Monday, June 4, 2012

An Asian Dish from a French Cookbook?

After a busy week, and more leftovers than I originally expected, as well as an extreme Thai craving, I was left with last Friday's planned meal to make tonight for dinner. Sometimes we just don't stick to the plan. I thought this recipe, for Shrimp with Cellophane Noodles, was intriguing, and after tasting it, I was right!

This was a really quick one to pull together, and that was a good thing, because I was pretty tired by the time I got home this evening. I peeled my shrimp and de-veined them quickly. The best part about buying frozen shrimp is that they are usually "e-z peel" which means it does not take a ton of work to clean them up. It's a wonder those are the ones that are usually on sale too - less work, less cost - it makes no sense but I'm not complaining.

Untitled

I placed some dried mushrooms into a bowl of warm water, allowing them to reconstitute while I brought together the rest of my ingredients. I also put a pot of water on to boil for my noodles. I couldn't find cellophane noodles at my regular grocery store this week, and didn't have a chance to get to my favorite Asian market, so I made do with some Chinese noodles instead. It worked out just fine, although I think the cellophane noodles may have absorbed a bit more of the sauce...we'll just have to try it again!

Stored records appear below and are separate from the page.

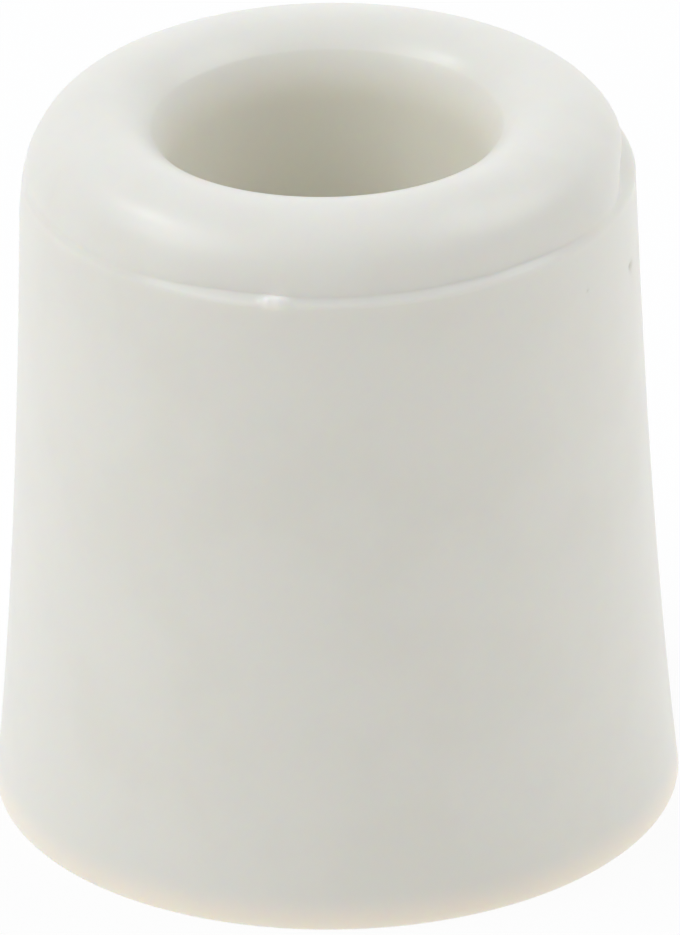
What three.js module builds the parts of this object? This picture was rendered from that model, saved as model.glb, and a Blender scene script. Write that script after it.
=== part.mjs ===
// Rubber door stop: one moulded body turned about +Z.
// Units are millimetres. The origin is the middle of the flat base, which stands on z = 0.
import * as THREE from 'three';

// Outer body
const height = 43;              // from the base to the crest of the rolled top
const baseRadius = 20;          // widest point, just above the base
const baseEdge = 0.15;          // rounding of the base's outer edge
const shoulderRadius = 17.75;   // outside of the body at its top edge
const straightSpread = 1.2;     // what an even taper adds to the radius by the base
const skirtPower = 2.5;         // how late the skirt sweeps out below that taper

// Rolled top, which stands on the shoulder
const rollHeight = 3.9;         // from the parting line to the crest
const rollWall = 0.2;           // upright band at the foot of the roll
const crestInset = 4.35;        // from the roll's outside to its crest
const ledgeWidth = 0.5;         // shoulder left outside the roll at the parting line
const shoulderEdge = 0.22;      // rounding of the shoulder's outer edge

// Lip of the mouth and well for the screw. A slope of 0 is level and 90 is upright.
const lipRadius = 3.8;          // rounding from the crest to the lip's edge
const lipSlope = 45;            // slope in degrees where the edge starts
const lipEdge = 1;              // rounding of the edge
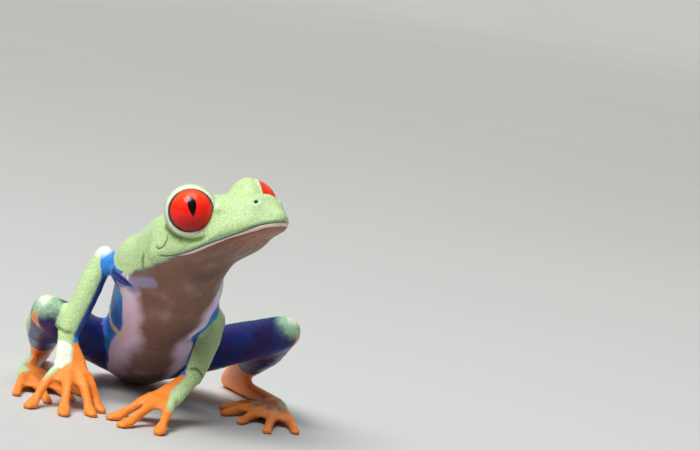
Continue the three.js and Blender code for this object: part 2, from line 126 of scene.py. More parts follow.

While my noodles cooked, I heated some peanut oil in wok, sweated some onions and then added those reconstituted mushrooms, chopped, along with some garlic. Thirty seconds later, I added the shrimp to the wok with a mixture of Chinese Five Spice, cayenne pepper, and sugar. As the shrimp began to turn pink, I seasoned the mixture with a generous amount of white pepper and salt, and then poured in some tomato puree. I know, weird, right? There's all these Asian influences, and then...tomato puree!? That was left to simmer for about two minutes, while the shrimp finished cooking.

Untitled

Meanwhile, I pulled those noodles out of the boiling water and doused them with a splash of sesame oil. After splitting the noodles up between the bowls, I topped them with the shrimp and tomato mixture, with a cilantro garnish. The pop of spice that the cayenne pepper brings, and the notably Asian flavor of the Chinese Five Spice really makes this an intriguing dish. As I worked, I wondered if it would be any good - it seemed so simple, but all over the place - but everything came together so nicely, and made for a really delicious one-dish meal! Yum!!

Untitled

There's no new menu this week because I realized that we've got a bunch of things in the freezer that I need to use before adding more things to my collection...so we're gettin' creative this week!